Verheiratete zahlen mehr Steuern
Wer heute heiratet, nimmt aufgrund der Progression oft steuerliche Nachteile in Kauf. Eigentlich hatte das Bundesgericht schon 1984 festgestellt, dass es nicht rechtens ist, wenn Ehepaare mehr Steuern zahlen als Konkubinatspaare. Doch passiert ist lange nichts.
Jetzt kommt in Bundesbern aber wieder Bewegung in die Sache: Der Bundesrat hat gestern im Auftrag des Parlaments drei mögliche Modelle zur Individualbesteuerung vorgestellt. Entstanden sind sie auf Druck der Parteien. Denn besonders die FDP und die Mitte haben unterschiedliche Ansichten, wie das Problem der Heiratsstrafe zu lösen sei.
Heiratsstrafe: FDP will Individualbesteuerung
Heute lohnt es sich steuertechnisch für den Ehepartner eines Gutverdieners oft nicht, überhaupt arbeiten zu gehen. Der kleinere Beitrag an das gemeinsame Einkommen wird durch Progression und Sozialversicherungsabgaben fast komplett zunichte gemacht. Mit Unterstützung der SP setzt sich die FDP darum für eine Individualbesteuerung ein. Personen sollen künftig unabhängig ihres Zivilstandes besteuert werden, damit auch für schlechter Verdienende ein Anreiz besteht, arbeiten zu gehen.

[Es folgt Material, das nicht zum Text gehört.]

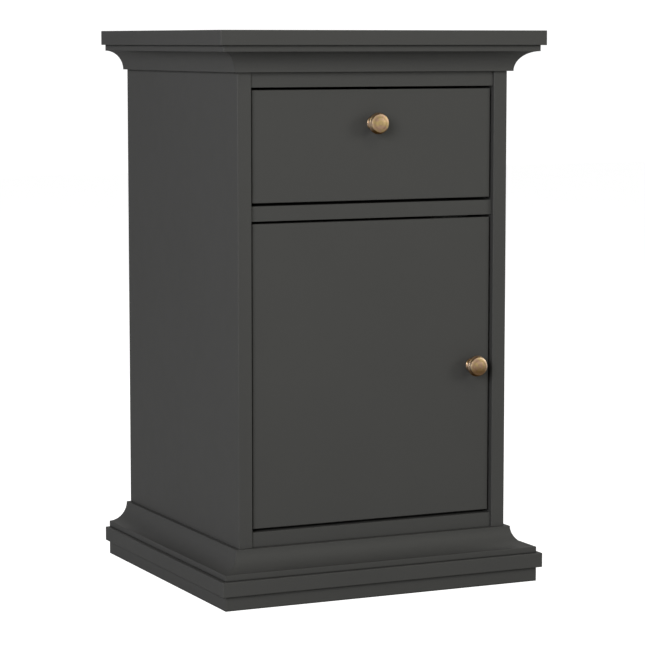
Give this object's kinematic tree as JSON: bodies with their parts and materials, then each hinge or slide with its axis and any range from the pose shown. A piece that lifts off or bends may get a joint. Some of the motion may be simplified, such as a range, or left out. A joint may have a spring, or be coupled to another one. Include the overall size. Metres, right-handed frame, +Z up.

Das Problem sieht auch die Mitte, doch sie will an der gemeinsamen Besteuerung festhalten. Das Einkommen der Ehepartner soll aber addiert und dann einfach durch zwei geteilt werden. Der Ansatz nennt sich «Vollspliting» und soll der Familienarbeit mehr Rechnung tragen. Ausserdem müsste das aktuelle Steuersystem dafür nicht komplett umgebaut werden.
Bundesrat macht Vorschläge
Der Bundesrat hat jetzt drei Vorschläge ausgearbeitet, die sich aber alle um die Individualbesteuerung drehen.
1. Reine Individualbesteuerung. Das Einkommen wird unabhängig des Zivilstandes einzeln erfasst. Einverdienerpaare würden so steuertechnisch stärker belastet, als Ehepaare mit zwei Einkommen. Gleichzeitig wird nicht mehr berücksichtigt, wie viele erwachsene Personen von einem Lohn leben.
2. Modifizierte Individualbesteuerung. Hier räumt der Bundesrat im Gegensatz zum ersten Vorschlag Spielraum für Korrekturmassnahmen ein. Paare mit stark verschiedenen Einkommen würden so entlastet, in dem beispielsweise Abzüge für das höhere Einkommen geltend gemacht werden könnten. Auch ein Haushaltsabzug für Alleinlebende wäre denkbar.
3. Individualbesteuerung Ecoplan. Dieses Modell soll besonders Haushalte mit Kindern durch einen Elterntarif entlasten. Für Einverdienerpaare und Alleinstehende sind aber keine Massnahmen vorgesehen. Das Modell würde bei Personen ohne Kinder zu Mehrbelastungen führen.
Individualbesteuerung hat gute Chancen
Die Vorschläge des Bundes werden nun im Parlament verhandelt und die FDP darf hoffen: Mit GLP, SP und Grünen konnte bereits viel Unterstützung für die Individualbesteuerung mobilisiert werden. Bereits 2022 könnte eine entsprechende Vernehmlassungsvorlage zur Abschaffung der Heiratsstrafe vorliegen.
Die Mitte sieht durch die Vorschläge des Bundesrats indes bestätigt, dass eine Individualbesteuerung viel komplizierter wäre. Ausserdem sei es der falsche Ansatz: «Wir sollten Familienarbeit nicht gegen Erwerbsarbeit ausspielen. Wer wie viel zu welchem Zeitpunkt zum Familieneinkommen beiträgt, spielt keine Rolle», sagte Mitte-Nationalrätin Marianne Binder zum «Tagesanzeiger».